*EXERCISE PROMPT*:
Produce the listing below again, exactly as shown.

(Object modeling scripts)
--- --- ---

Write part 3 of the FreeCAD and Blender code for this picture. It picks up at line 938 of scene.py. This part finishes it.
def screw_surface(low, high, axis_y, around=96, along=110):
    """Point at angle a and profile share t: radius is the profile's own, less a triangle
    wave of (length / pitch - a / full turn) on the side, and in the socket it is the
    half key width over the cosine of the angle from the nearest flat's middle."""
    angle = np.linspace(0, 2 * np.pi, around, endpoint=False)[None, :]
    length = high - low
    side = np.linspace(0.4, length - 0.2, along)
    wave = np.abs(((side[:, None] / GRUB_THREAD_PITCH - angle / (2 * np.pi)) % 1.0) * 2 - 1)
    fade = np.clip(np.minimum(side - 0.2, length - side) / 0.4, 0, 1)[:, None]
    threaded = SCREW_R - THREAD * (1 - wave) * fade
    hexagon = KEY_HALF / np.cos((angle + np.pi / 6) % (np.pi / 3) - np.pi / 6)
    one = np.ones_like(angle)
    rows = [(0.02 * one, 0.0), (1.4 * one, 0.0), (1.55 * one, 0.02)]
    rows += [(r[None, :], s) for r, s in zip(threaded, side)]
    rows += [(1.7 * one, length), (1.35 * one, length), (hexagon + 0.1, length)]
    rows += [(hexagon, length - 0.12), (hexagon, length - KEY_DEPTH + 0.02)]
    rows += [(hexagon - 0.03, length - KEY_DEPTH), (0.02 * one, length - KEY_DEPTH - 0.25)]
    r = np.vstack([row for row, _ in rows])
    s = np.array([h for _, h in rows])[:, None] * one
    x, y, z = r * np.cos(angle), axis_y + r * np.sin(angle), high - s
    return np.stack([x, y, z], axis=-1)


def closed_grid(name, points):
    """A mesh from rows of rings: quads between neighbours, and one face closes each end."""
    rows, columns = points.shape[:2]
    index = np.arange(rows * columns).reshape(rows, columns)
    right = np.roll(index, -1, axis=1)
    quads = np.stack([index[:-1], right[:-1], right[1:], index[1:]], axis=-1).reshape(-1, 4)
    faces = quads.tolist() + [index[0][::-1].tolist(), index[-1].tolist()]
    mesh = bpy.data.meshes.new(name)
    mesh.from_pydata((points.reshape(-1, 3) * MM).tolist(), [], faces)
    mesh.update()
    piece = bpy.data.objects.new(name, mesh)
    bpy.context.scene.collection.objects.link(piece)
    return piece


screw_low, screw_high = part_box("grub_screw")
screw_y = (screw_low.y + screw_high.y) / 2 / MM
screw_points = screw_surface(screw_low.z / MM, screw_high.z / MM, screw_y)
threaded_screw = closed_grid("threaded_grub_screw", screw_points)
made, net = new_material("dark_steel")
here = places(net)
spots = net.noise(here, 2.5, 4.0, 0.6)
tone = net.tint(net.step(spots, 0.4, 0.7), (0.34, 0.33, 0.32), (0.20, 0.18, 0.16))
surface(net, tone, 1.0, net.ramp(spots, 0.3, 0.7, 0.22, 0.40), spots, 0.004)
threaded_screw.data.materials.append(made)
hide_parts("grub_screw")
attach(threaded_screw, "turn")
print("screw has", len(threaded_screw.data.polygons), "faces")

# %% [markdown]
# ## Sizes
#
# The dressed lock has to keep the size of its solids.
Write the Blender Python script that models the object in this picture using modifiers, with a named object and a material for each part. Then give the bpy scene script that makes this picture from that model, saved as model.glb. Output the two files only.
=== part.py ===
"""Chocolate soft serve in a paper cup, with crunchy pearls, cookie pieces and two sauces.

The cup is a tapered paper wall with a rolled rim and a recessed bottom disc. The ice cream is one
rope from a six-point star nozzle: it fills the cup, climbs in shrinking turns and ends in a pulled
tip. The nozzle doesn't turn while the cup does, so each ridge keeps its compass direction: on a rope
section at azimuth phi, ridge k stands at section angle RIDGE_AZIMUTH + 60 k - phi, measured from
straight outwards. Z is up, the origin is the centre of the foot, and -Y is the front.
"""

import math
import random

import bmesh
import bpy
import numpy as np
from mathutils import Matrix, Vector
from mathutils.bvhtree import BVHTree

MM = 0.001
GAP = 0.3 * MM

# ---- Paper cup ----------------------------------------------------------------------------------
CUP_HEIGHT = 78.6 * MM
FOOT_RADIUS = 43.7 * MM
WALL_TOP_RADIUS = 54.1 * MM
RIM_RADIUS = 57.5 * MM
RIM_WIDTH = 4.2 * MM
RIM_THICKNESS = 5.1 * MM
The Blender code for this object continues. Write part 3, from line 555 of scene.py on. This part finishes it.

--- --- ---

*WORKED ANSWER*:
Write part 3 of the FreeCAD and Blender code for this picture. It picks up at line 938 of scene.py. This part finishes it.
def screw_surface(low, high, axis_y, around=96, along=110):
    """Point at angle a and profile share t: radius is the profile's own, less a triangle
    wave of (length / pitch - a / full turn) on the side, and in the socket it is the
    half key width over the cosine of the angle from the nearest flat's middle."""
    angle = np.linspace(0, 2 * np.pi, around, endpoint=False)[None, :]
    length = high - low
    side = np.linspace(0.4, length - 0.2, along)
    wave = np.abs(((side[:, None] / GRUB_THREAD_PITCH - angle / (2 * np.pi)) % 1.0) * 2 - 1)
    fade = np.clip(np.minimum(side - 0.2, length - side) / 0.4, 0, 1)[:, None]
    threaded = SCREW_R - THREAD * (1 - wave) * fade
    hexagon = KEY_HALF / np.cos((angle + np.pi / 6) % (np.pi / 3) - np.pi / 6)
    one = np.ones_like(angle)
    rows = [(0.02 * one, 0.0), (1.4 * one, 0.0), (1.55 * one, 0.02)]
    rows += [(r[None, :], s) for r, s in zip(threaded, side)]
    rows += [(1.7 * one, length), (1.35 * one, length), (hexagon + 0.1, length)]
    rows += [(hexagon, length - 0.12), (hexagon, length - KEY_DEPTH + 0.02)]
    rows += [(hexagon - 0.03, length - KEY_DEPTH), (0.02 * one, length - KEY_DEPTH - 0.25)]
    r = np.vstack([row for row, _ in rows])
    s = np.array([h for _, h in rows])[:, None] * one
    x, y, z = r * np.cos(angle), axis_y + r * np.sin(angle), high - s
    return np.stack([x, y, z], axis=-1)


def closed_grid(name, points):
    """A mesh from rows of rings: quads between neighbours, and one face closes each end."""
    rows, columns = points.shape[:2]
    index = np.arange(rows * columns).reshape(rows, columns)
    right = np.roll(index, -1, axis=1)
    quads = np.stack([index[:-1], right[:-1], right[1:], index[1:]], axis=-1).reshape(-1, 4)
    faces = quads.tolist() + [index[0][::-1].tolist(), index[-1].tolist()]
    mesh = bpy.data.meshes.new(name)
    mesh.from_pydata((points.reshape(-1, 3) * MM).tolist(), [], faces)
    mesh.update()
    piece = bpy.data.objects.new(name, mesh)
    bpy.context.scene.collection.objects.link(piece)
    return piece


screw_low, screw_high = part_box("grub_screw")
screw_y = (screw_low.y + screw_high.y) / 2 / MM
screw_points = screw_surface(screw_low.z / MM, screw_high.z / MM, screw_y)
threaded_screw = closed_grid("threaded_grub_screw", screw_points)
made, net = new_material("dark_steel")
here = places(net)
spots = net.noise(here, 2.5, 4.0, 0.6)
tone = net.tint(net.step(spots, 0.4, 0.7), (0.34, 0.33, 0.32), (0.20, 0.18, 0.16))
surface(net, tone, 1.0, net.ramp(spots, 0.3, 0.7, 0.22, 0.40), spots, 0.004)
threaded_screw.data.materials.append(made)
hide_parts("grub_screw")
attach(threaded_screw, "turn")
print("screw has", len(threaded_screw.data.polygons), "faces")

# %% [markdown]
# ## Sizes
#
# The dressed lock has to keep the size of its solids.
Write the Blender Python script that models the object in this picture using modifiers, with a named object and a material for each part. Then give the bpy scene script that makes this picture from that model, saved as model.glb. Output the two files only.
=== part.py ===
"""Chocolate soft serve in a paper cup, with crunchy pearls, cookie pieces and two sauces.

The cup is a tapered paper wall with a rolled rim and a recessed bottom disc. The ice cream is one
rope from a six-point star nozzle: it fills the cup, climbs in shrinking turns and ends in a pulled
tip. The nozzle doesn't turn while the cup does, so each ridge keeps its compass direction: on a rope
section at azimuth phi, ridge k stands at section angle RIDGE_AZIMUTH + 60 k - phi, measured from
straight outwards. Z is up, the origin is the centre of the foot, and -Y is the front.
"""

import math
import random

import bmesh
import bpy
import numpy as np
from mathutils import Matrix, Vector
from mathutils.bvhtree import BVHTree

MM = 0.001
GAP = 0.3 * MM

# ---- Paper cup ----------------------------------------------------------------------------------
CUP_HEIGHT = 78.6 * MM
FOOT_RADIUS = 43.7 * MM
WALL_TOP_RADIUS = 54.1 * MM
RIM_RADIUS = 57.5 * MM
RIM_WIDTH = 4.2 * MM
RIM_THICKNESS = 5.1 * MM
The Blender code for this object continues. Write part 3, from line 555 of scene.py on. This part finishes it.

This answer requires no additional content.